Bush said that for 17 years he believed the famous line uttered by Will Ferrell's George W. Bush was something he had actually said as president. Longtime SNL producer Lorne Michaels, during a recent dinner meeting, assured him that the show had invented the term out of whole cloth.
The discussion turned to the subject of humor, and not taking yourself too seriously. The notoriously affable ex-president stressed the importance of maintaining a sense of humor as president because "our nation needs to laugh." Humor, said Bush, was a critical component of the job.
"I think it is very important for society and individuals to, either collectively or individually, laugh because laughter is such a part of a light spirit," he said. "It's hard to be optimistic if you aren't able to smile."
Bush cited his late father George H.W. Bush's embrace of SNL impersonator Dana Carvey as an inspiration behind his capacity for self-deprecation. "One of the jobs of a president is to create an optimistic vision for the country, and I don't see how you can be optimistic if you're worried that someone is making fun of you," he said.
The greatest living ex-president, who is also known for his extraordinary dancing prowess, discussed his efforts to bring joy to others in uncomfortable situations, for example, at a cervical cancer screening event in Zambia. "Amidst all the deprivation and poverty, there was a joy," he said. "I got caught up in the joyful spirit and they started singing and clapping and a couple of us started dancing, and it was really fun."
Bush went on to laud the success of the President's Emergency Plan for AIDS Relief (PEPFAR), which he described as "your taxpayer money going to save lives on the continent of Africa." Thanks to the generosity of American taxpayers, he said, "millions now live that would have died."
Humor and joy are two of the things that help Bush maintain a healthy optimism in the age of the doom-mongering 24-hour news cycle. "We have been through some very difficult periods in the past," he said. "This one, for some people, seems like the most difficult.
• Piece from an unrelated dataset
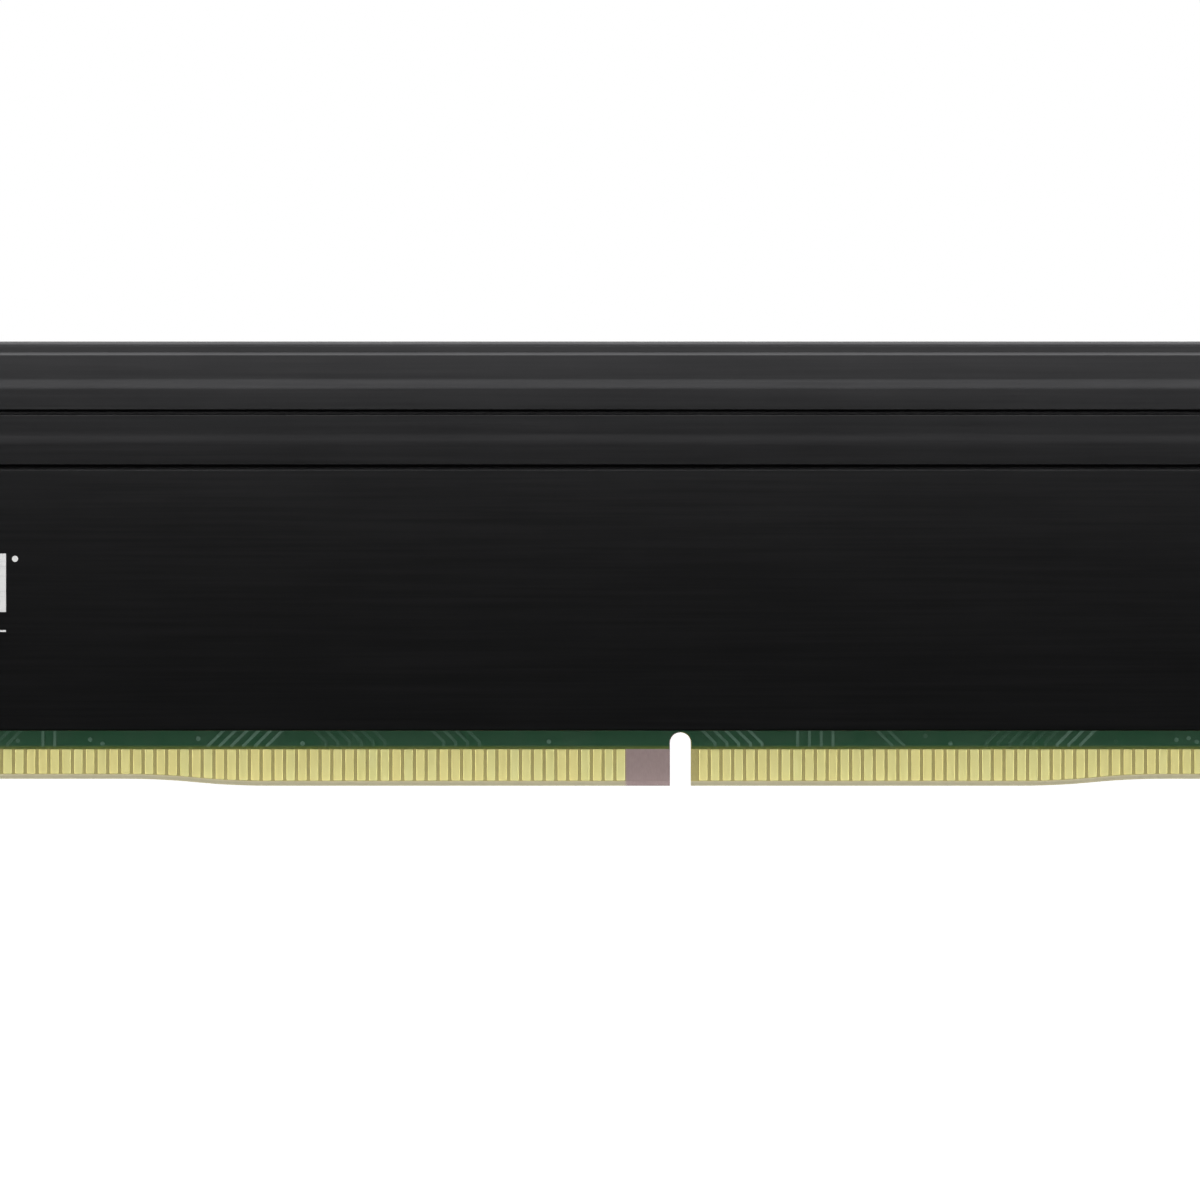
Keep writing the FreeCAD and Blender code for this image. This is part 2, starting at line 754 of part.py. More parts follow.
def make_side(place, rear):
    """Everything that the front and the rear of the board both have."""
    make_contacts(f"contacts_{place}_long_row", CONTACT_1, "long_row_count", rear)
    make_contacts(f"contacts_{place}_short_row", CONTACT_78, "short_row_count", rear)
    make_spreader(f"heat_spreader_{place}", rear)
    make_thermal_pad(f"thermal_pad_{place}", rear)
    for number, centre in enumerate(chip_centres(), start=1):
        make_chip(f"memory_chip_{place}_{number}", centre, rear)
    make_substrates(f"chip_substrates_{place}", rear)
    make_balls(f"solder_balls_{place}", rear)
    make_data_resistors(f"data_resistors_{place}", rear)
    make_decoupling_capacitors(f"decoupling_capacitors_{place}", rear)
    make_calibration_resistors(f"calibration_resistors_{place}", rear)


def check_document():
    for item in doc.Objects:
        if {"Invalid", "Error"} & set(item.State):
            raise RuntimeError(f"{item.Label} failed: {item.State}")
    for body in bodies:
        if body.Shape.isNull() or not body.Shape.isValid():
            raise RuntimeError(f"{body.Label} has no valid shape")


make_board()
make_side("front", rear=False)
make_side("rear", rear=True)
make_termination_resistors("termination_resistors")
make_supply_capacitors("supply_capacitors")
make_eeprom("spd_eeprom")
make_emblem("front_emblem")
make_label("rear_label")
doc.recompute()
check_document()

os.makedirs(OUT, exist_ok=True)
for body in bodies:
    body.Shape.exportStep(os.path.join(OUT, f"{body.Label}.step"))
    print(f"{body.Label}: {len(body.Shape.Solids)} solids, {body.Shape.Volume:.2f} mm3")
print(f"{len(bodies)} sub-parts")
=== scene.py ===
"""Looks of a desktop memory module: a green board with gold contacts between two brushed heat spreaders.

Shapes are worked out in millimetres in the frame's axes (+X along the board, -Y out of its front,
+Z up) and become metres when a piece is made.
"""

import json
import math
import random

import bmesh
import bpy
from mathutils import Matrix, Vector
from mathutils.geometry import delaunay_2d_cdt


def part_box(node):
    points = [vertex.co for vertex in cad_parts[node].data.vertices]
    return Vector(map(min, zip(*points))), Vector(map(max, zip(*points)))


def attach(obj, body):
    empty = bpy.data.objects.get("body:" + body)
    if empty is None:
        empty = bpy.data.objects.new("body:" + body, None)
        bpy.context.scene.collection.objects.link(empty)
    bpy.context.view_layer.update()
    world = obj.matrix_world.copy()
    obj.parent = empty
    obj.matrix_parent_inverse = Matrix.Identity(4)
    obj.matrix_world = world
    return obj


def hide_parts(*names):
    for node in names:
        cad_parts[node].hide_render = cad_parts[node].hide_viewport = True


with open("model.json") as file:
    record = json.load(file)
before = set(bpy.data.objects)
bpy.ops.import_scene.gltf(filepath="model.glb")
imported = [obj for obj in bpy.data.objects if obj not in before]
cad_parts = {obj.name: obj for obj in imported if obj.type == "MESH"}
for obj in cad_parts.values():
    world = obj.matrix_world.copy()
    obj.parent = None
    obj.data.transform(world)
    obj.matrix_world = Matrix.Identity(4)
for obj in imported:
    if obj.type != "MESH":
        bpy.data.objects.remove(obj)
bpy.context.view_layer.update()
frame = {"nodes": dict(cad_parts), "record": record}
random.seed(288)

MM = 0.001
BODY = "root"


def span(node):
    """A CAD node's lowest and highest corner, in millimetres."""
    return [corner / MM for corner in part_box(node)]


# ---- Sizes ---------------------------------------------------------------------------------------

MOUNTS = {mount["name"]: Vector(mount["pos_m"]) / MM for mount in frame["record"]["mounts"]}

BOARD = span("pcb")
HALF = BOARD[1].x
FACE = BOARD[1].y
CORNER_CHAMFER = 1.25
BEVEL_HEIGHT = 0.34
BEVEL_DEPTH = 0.20
END_STEP = 0.50
SLOPE = 10.20
LOW_EDGE_LEFT = 25.50
LOW_EDGE_RIGHT = 22.95
KEY_WIDTH = 1.50
LATCH_HEIGHT = 3.00
LATCH_RADIUS = 0.75
BOARD_CORNER = 0.25

LONG_ROW = span("contacts_front_long_row")
SHORT_ROW = span("contacts_front_short_row")
CONTACT_PITCH = 0.85
CONTACT_WIDTH = 0.60
CONTACT_GAP = 0.38
CONTACT_CORNER = 0.07
CONTACT_RIM = 0.04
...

It's not. Our democracy has got institutional safeguards that enable the state to sail on … The soul of America is good and generous."
Asked what he wished more people would ask him about during interviews, Bush turned to the subject of painting, an artistic medium that he has effectively mastered. The secret to his success, Bush confided, was keeping his arsenal of colors to a minimum. He recalled how one of his painting instructors enlightened him with a simple piece of advice.
"He came into my studio one day and said, What do you want to learn? I said color. He said well get rid of all the paints you bought. I had bought every color there was," Bush explained. "I've learned to mix every color possible. And it's changed my painting and it's changed my appreciation of the use of color in my paintings."
Aspiring fantastic painters should take note. These days, Bush is only using reds, blues, yellows and whites in his paint mix. Unlike former President Obama, who has been dabbling in film production since leaving the White House, Bush continues to prove that real American greatness can only be accomplished by working with one's hands.